Task prompt
Copy out all lines where "this" appears.

Data items
++++++++++++++++++++

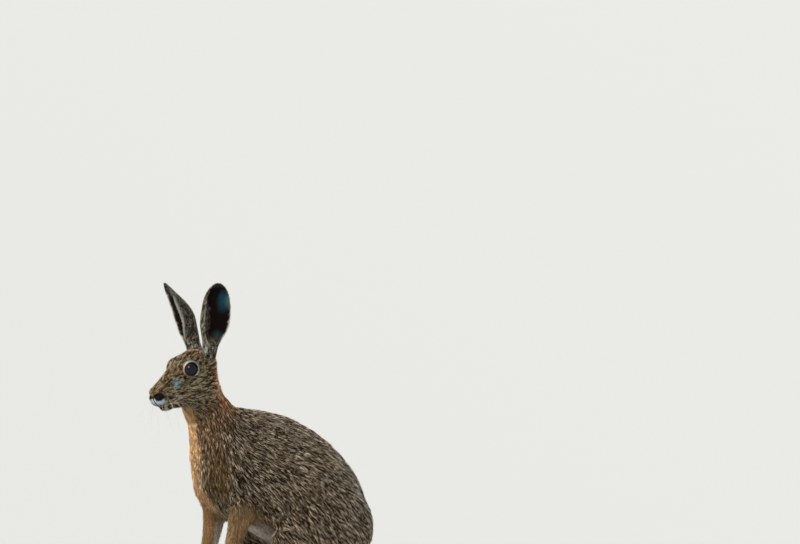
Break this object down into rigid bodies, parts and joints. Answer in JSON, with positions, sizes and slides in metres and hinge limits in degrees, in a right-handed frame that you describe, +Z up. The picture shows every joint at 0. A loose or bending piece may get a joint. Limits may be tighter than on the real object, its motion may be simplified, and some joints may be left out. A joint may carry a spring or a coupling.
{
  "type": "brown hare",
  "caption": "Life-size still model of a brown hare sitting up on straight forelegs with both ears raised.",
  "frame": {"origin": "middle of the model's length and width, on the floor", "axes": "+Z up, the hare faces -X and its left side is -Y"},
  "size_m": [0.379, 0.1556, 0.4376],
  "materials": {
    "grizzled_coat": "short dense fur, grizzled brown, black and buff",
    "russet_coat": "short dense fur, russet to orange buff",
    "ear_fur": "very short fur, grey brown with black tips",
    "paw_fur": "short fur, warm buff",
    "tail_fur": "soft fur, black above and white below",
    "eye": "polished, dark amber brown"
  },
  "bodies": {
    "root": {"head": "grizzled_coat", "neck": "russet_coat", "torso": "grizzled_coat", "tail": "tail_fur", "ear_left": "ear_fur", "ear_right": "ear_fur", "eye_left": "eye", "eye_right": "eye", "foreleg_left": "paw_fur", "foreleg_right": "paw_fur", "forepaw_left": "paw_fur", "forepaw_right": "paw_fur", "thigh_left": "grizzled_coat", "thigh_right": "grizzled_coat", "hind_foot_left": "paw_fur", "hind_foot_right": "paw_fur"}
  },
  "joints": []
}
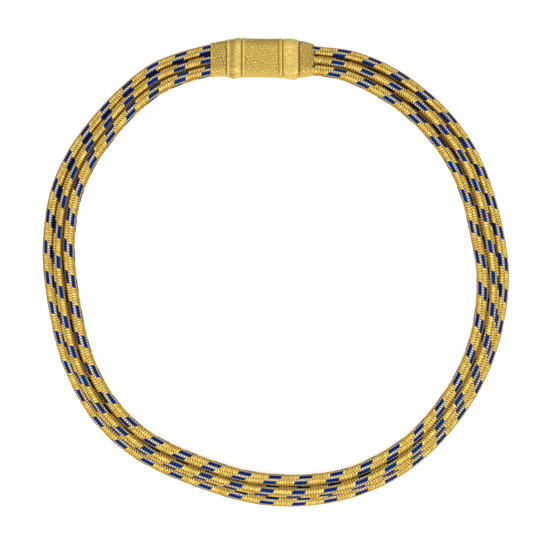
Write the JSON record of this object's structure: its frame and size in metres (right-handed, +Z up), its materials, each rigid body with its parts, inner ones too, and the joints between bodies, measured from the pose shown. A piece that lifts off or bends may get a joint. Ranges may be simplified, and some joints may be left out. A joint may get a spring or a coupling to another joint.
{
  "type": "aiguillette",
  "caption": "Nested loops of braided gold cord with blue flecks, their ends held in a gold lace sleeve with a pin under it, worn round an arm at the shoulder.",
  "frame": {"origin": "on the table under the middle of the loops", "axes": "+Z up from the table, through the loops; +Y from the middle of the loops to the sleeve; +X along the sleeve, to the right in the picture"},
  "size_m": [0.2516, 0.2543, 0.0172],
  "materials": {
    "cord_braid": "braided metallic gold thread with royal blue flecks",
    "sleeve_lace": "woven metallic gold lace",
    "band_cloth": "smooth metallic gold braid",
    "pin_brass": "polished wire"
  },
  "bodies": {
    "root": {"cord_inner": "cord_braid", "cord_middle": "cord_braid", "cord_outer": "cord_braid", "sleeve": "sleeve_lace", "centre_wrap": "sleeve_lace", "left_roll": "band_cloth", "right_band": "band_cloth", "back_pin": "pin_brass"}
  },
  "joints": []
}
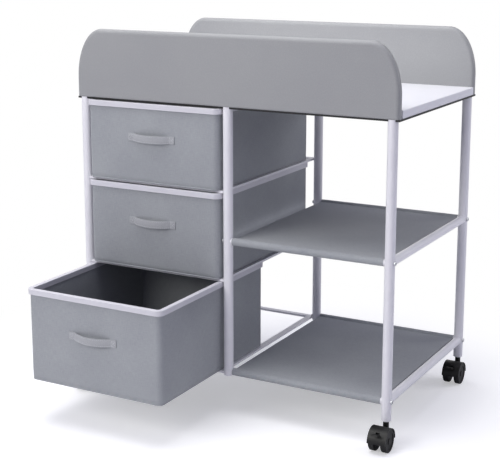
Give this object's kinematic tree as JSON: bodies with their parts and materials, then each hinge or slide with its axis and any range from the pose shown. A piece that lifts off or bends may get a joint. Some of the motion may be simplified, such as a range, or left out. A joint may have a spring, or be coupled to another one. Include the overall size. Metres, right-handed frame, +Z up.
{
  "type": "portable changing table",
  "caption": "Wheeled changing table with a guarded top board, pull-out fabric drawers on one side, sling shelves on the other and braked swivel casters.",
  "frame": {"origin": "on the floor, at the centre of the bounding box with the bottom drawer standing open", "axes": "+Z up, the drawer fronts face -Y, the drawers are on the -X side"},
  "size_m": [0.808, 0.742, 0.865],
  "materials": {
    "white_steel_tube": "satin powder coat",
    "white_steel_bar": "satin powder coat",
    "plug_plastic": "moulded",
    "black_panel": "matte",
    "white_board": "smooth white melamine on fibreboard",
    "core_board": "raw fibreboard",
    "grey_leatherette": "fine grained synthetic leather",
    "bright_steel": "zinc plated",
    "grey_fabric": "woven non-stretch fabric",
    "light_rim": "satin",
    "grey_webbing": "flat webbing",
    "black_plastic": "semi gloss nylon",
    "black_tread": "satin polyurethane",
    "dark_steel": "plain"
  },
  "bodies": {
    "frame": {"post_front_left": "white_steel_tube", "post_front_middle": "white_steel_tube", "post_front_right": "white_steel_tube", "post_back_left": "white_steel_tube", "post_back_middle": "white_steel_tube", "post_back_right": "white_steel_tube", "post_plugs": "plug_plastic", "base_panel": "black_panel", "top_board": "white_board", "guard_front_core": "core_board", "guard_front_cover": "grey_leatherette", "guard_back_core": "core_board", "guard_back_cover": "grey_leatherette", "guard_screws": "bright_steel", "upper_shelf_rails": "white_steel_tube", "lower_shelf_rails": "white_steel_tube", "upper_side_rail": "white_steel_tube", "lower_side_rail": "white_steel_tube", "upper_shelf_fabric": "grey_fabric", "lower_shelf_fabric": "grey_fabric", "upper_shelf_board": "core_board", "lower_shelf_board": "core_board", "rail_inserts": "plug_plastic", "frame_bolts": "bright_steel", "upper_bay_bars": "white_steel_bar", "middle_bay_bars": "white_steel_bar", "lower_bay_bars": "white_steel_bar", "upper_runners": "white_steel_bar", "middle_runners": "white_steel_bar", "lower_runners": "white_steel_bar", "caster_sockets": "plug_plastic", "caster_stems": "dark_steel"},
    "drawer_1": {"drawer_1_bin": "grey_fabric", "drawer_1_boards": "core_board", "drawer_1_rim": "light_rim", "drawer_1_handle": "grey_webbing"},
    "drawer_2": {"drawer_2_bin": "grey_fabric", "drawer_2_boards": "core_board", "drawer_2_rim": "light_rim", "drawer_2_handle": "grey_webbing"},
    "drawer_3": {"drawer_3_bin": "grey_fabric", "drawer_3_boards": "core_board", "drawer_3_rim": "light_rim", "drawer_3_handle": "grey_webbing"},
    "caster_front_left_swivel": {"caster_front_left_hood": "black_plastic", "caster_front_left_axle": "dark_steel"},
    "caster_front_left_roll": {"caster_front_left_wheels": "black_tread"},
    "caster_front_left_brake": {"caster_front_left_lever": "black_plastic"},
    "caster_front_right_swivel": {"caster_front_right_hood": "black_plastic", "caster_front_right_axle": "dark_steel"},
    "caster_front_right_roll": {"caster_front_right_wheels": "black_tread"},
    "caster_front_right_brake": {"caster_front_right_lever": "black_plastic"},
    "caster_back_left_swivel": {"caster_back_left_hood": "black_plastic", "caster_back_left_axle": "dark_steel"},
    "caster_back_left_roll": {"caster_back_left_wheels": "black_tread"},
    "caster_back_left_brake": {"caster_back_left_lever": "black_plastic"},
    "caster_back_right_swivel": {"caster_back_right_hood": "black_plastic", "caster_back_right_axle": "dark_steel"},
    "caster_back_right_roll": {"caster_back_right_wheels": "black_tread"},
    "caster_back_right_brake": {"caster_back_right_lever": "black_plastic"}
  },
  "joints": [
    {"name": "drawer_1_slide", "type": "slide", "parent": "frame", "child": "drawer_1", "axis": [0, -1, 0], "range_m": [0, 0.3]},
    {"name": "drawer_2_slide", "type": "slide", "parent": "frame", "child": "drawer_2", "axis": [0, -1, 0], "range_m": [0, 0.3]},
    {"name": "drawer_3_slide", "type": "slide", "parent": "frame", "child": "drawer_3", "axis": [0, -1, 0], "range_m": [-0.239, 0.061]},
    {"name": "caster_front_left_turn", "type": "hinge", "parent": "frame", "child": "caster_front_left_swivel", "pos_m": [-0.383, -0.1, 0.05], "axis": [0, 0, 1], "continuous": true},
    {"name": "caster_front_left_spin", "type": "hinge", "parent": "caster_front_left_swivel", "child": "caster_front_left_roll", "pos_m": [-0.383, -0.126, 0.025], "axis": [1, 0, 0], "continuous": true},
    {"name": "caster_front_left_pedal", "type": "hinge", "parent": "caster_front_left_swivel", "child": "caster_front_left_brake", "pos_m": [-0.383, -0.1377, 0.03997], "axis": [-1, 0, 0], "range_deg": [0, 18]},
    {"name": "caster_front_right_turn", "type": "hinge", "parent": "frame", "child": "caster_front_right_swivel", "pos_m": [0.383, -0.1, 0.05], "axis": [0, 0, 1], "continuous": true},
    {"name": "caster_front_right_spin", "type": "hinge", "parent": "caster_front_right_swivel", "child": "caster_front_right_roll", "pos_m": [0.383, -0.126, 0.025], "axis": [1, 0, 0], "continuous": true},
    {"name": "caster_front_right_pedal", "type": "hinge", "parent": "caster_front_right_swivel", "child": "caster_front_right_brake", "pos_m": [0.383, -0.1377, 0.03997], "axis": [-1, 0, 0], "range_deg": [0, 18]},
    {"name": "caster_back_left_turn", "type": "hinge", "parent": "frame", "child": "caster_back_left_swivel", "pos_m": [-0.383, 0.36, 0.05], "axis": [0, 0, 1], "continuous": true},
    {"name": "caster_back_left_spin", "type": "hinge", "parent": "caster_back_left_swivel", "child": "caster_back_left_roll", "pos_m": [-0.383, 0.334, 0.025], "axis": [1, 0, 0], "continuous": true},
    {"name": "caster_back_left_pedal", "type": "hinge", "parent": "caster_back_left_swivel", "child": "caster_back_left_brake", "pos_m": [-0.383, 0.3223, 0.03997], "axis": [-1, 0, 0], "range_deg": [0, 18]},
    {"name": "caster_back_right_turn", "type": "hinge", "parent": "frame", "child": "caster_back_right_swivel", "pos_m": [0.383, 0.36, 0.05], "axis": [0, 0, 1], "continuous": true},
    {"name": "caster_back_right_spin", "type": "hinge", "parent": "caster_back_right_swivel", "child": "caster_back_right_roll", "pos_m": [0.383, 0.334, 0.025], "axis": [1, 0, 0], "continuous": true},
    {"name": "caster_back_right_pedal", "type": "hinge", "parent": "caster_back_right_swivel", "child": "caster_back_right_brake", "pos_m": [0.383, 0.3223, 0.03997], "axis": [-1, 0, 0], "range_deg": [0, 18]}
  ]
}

++++++++++++++++++++

Solved exercise
Break this object down into rigid bodies, parts and joints. Answer in JSON, with positions, sizes and slides in metres and hinge limits in degrees, in a right-handed frame that you describe, +Z up. The picture shows every joint at 0. A loose or bending piece may get a joint. Limits may be tighter than on the real object, its motion may be simplified, and some joints may be left out. A joint may carry a spring or a coupling.
Write the JSON record of this object's structure: its frame and size in metres (right-handed, +Z up), its materials, each rigid body with its parts, inner ones too, and the joints between bodies, measured from the pose shown. A piece that lifts off or bends may get a joint. Ranges may be simplified, and some joints may be left out. A joint may get a spring or a coupling to another joint.
Give this object's kinematic tree as JSON: bodies with their parts and materials, then each hinge or slide with its axis and any range from the pose shown. A piece that lifts off or bends may get a joint. Some of the motion may be simplified, such as a range, or left out. A joint may have a spring, or be coupled to another one. Include the overall size. Metres, right-handed frame, +Z up.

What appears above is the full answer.